* Goal of the exercise:
In full and without deviation, write out the entries that follow.

[start of Records provided]

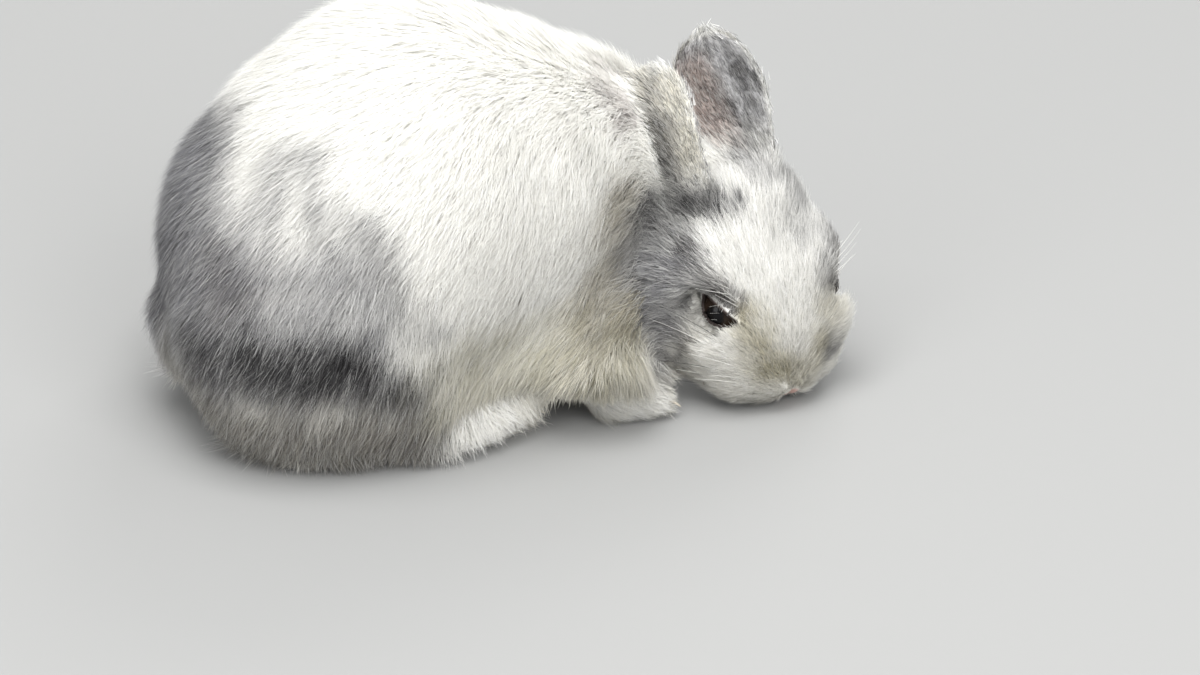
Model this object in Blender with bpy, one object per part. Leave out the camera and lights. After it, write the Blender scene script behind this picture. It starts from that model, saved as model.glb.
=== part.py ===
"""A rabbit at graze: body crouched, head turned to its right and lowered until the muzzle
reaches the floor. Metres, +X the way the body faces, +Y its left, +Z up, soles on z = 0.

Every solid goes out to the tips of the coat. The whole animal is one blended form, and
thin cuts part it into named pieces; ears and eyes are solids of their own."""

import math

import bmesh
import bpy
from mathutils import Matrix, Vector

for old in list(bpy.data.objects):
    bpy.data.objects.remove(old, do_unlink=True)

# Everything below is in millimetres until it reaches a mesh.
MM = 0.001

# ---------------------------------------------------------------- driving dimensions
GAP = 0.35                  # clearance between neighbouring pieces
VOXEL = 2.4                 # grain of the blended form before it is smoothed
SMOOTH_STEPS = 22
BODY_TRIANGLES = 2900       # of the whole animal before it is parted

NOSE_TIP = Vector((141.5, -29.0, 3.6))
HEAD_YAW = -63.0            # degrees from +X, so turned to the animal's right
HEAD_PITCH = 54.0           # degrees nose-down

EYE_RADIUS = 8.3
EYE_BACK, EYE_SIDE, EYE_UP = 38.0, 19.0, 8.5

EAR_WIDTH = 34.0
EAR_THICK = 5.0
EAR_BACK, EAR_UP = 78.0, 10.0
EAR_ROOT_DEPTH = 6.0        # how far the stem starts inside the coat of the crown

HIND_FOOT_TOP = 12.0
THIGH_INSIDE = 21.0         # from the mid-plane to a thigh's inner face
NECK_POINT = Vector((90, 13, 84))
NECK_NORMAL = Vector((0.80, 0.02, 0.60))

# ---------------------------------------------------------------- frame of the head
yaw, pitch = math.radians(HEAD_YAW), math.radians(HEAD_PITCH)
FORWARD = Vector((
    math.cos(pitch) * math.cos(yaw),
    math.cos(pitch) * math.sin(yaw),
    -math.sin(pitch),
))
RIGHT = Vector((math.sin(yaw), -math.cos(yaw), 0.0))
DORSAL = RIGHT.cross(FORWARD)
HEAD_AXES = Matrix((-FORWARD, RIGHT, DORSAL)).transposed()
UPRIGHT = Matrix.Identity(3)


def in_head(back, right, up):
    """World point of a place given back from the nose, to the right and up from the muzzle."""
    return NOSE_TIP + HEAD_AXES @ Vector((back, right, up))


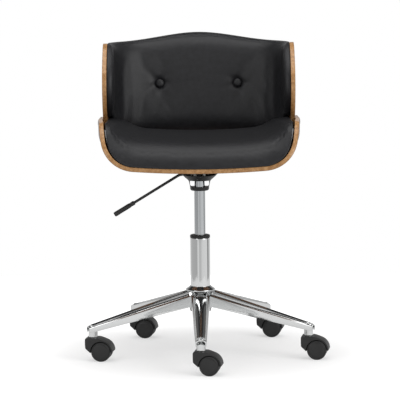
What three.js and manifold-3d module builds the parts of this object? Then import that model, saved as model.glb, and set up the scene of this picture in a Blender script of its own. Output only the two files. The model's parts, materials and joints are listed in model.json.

[end of Records provided]

* Result:
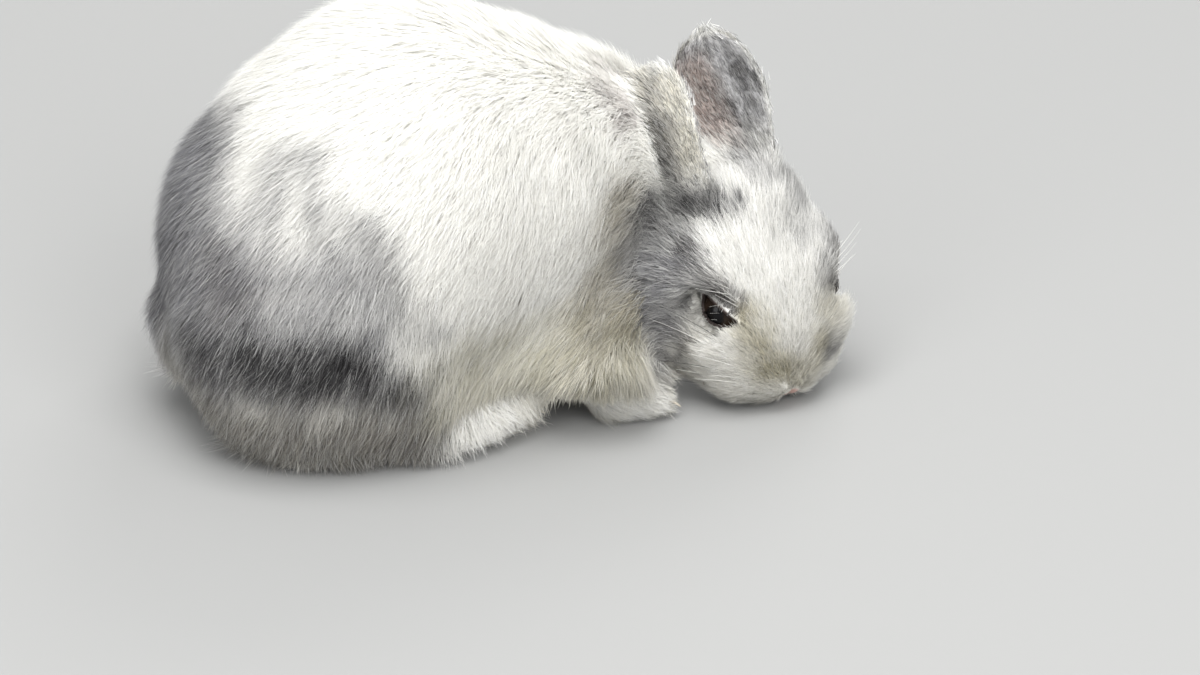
Model this object in Blender with bpy, one object per part. Leave out the camera and lights. After it, write the Blender scene script behind this picture. It starts from that model, saved as model.glb.
=== part.py ===
"""A rabbit at graze: body crouched, head turned to its right and lowered until the muzzle
reaches the floor. Metres, +X the way the body faces, +Y its left, +Z up, soles on z = 0.

Every solid goes out to the tips of the coat. The whole animal is one blended form, and
thin cuts part it into named pieces; ears and eyes are solids of their own."""

import math

import bmesh
import bpy
from mathutils import Matrix, Vector

for old in list(bpy.data.objects):
    bpy.data.objects.remove(old, do_unlink=True)

# Everything below is in millimetres until it reaches a mesh.
MM = 0.001

# ---------------------------------------------------------------- driving dimensions
GAP = 0.35                  # clearance between neighbouring pieces
VOXEL = 2.4                 # grain of the blended form before it is smoothed
SMOOTH_STEPS = 22
BODY_TRIANGLES = 2900       # of the whole animal before it is parted

NOSE_TIP = Vector((141.5, -29.0, 3.6))
HEAD_YAW = -63.0            # degrees from +X, so turned to the animal's right
HEAD_PITCH = 54.0           # degrees nose-down

EYE_RADIUS = 8.3
EYE_BACK, EYE_SIDE, EYE_UP = 38.0, 19.0, 8.5

EAR_WIDTH = 34.0
EAR_THICK = 5.0
EAR_BACK, EAR_UP = 78.0, 10.0
EAR_ROOT_DEPTH = 6.0        # how far the stem starts inside the coat of the crown

HIND_FOOT_TOP = 12.0
THIGH_INSIDE = 21.0         # from the mid-plane to a thigh's inner face
NECK_POINT = Vector((90, 13, 84))
NECK_NORMAL = Vector((0.80, 0.02, 0.60))

# ---------------------------------------------------------------- frame of the head
yaw, pitch = math.radians(HEAD_YAW), math.radians(HEAD_PITCH)
FORWARD = Vector((
    math.cos(pitch) * math.cos(yaw),
    math.cos(pitch) * math.sin(yaw),
    -math.sin(pitch),
))
RIGHT = Vector((math.sin(yaw), -math.cos(yaw), 0.0))
DORSAL = RIGHT.cross(FORWARD)
HEAD_AXES = Matrix((-FORWARD, RIGHT, DORSAL)).transposed()
UPRIGHT = Matrix.Identity(3)


def in_head(back, right, up):
    """World point of a place given back from the nose, to the right and up from the muzzle."""
    return NOSE_TIP + HEAD_AXES @ Vector((back, right, up))


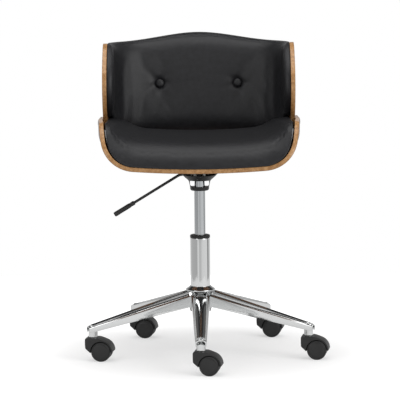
What three.js and manifold-3d module builds the parts of this object? Then import that model, saved as model.glb, and set up the scene of this picture in a Blender script of its own. Output only the two files. The model's parts, materials and joints are listed in model.json.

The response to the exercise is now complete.